Bloom takes these organisms and, in a patented, non-fossil fuel based method that separates the algae and excess nutrients before returning the clean water to its channel, dries it out and turns it into a high performance flexible foam.
Called EVA (ethylene-vinyl acetate), this unique material forms the basis of VIVOBAREFOOT new footwear.
Called the Ultra III, the lightweight, amphibious shoe features a 25 per cent foam content, the utilisation of which has massive implications for the environment.
According to VIVOBAREFOOT, production of a single pair reportedly helps replenish 57 gallons of filtered water back into natural habitats, as well as preventing enormous amounts of CO2 from entering the atmosphere.

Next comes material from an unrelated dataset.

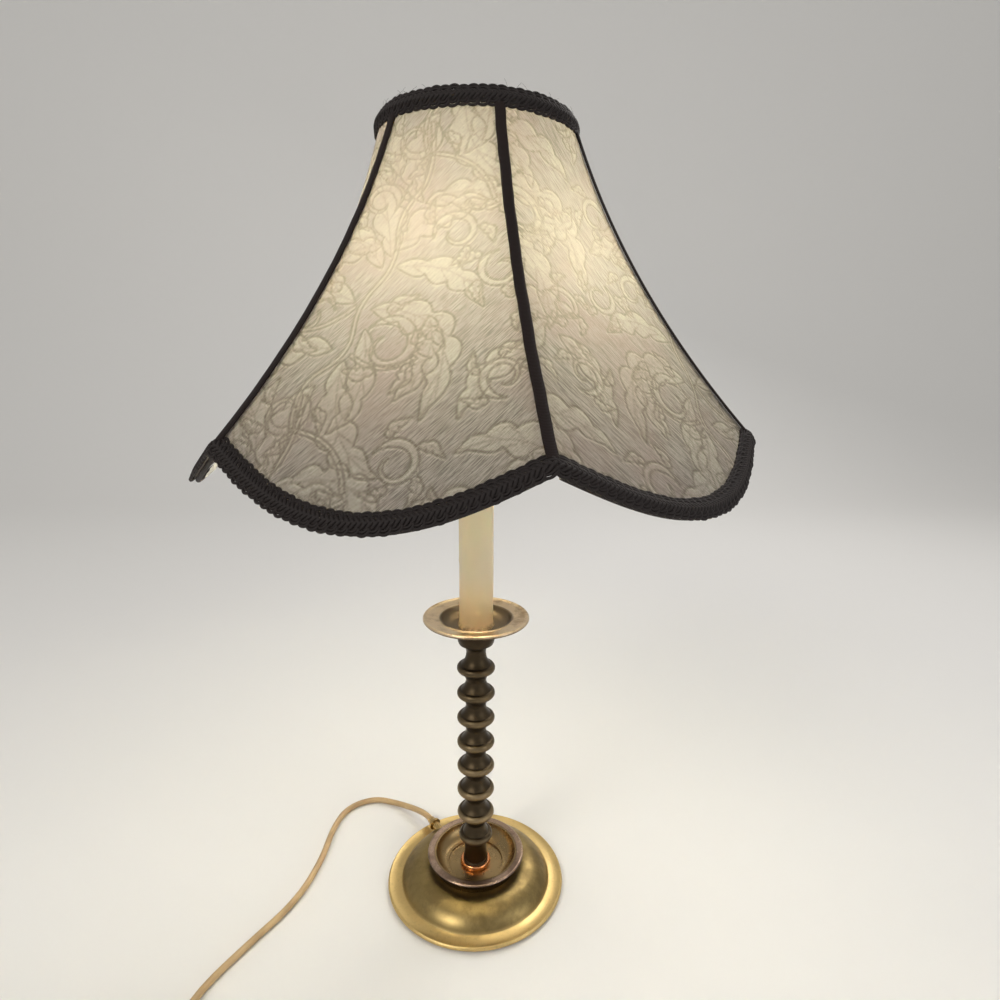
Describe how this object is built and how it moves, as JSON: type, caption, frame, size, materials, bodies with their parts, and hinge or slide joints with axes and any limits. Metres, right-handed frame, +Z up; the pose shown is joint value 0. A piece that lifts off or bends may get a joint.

"This is a true revolution for the footwear industry with the first plant based alternative to the petro-foams in ubiquitous use," said Galahad Clark, founder and MD at VIVOBAREFOOT. "We are thrilled to be the first company to use BLOOM in our shoes and further our mission to make the perfect shoe… perfect for feet and minimal impact on the planet."
Highly flexible and impressively thin, the VIVOBAREFOOT Ultra III will reduce your ecological footprint for the reasonable price of 75 USD. Presenting a sustainable alternative to the synthetic and petrochemical foams common in today's market, it offers an innovative solution to an ongoing environmental challenge.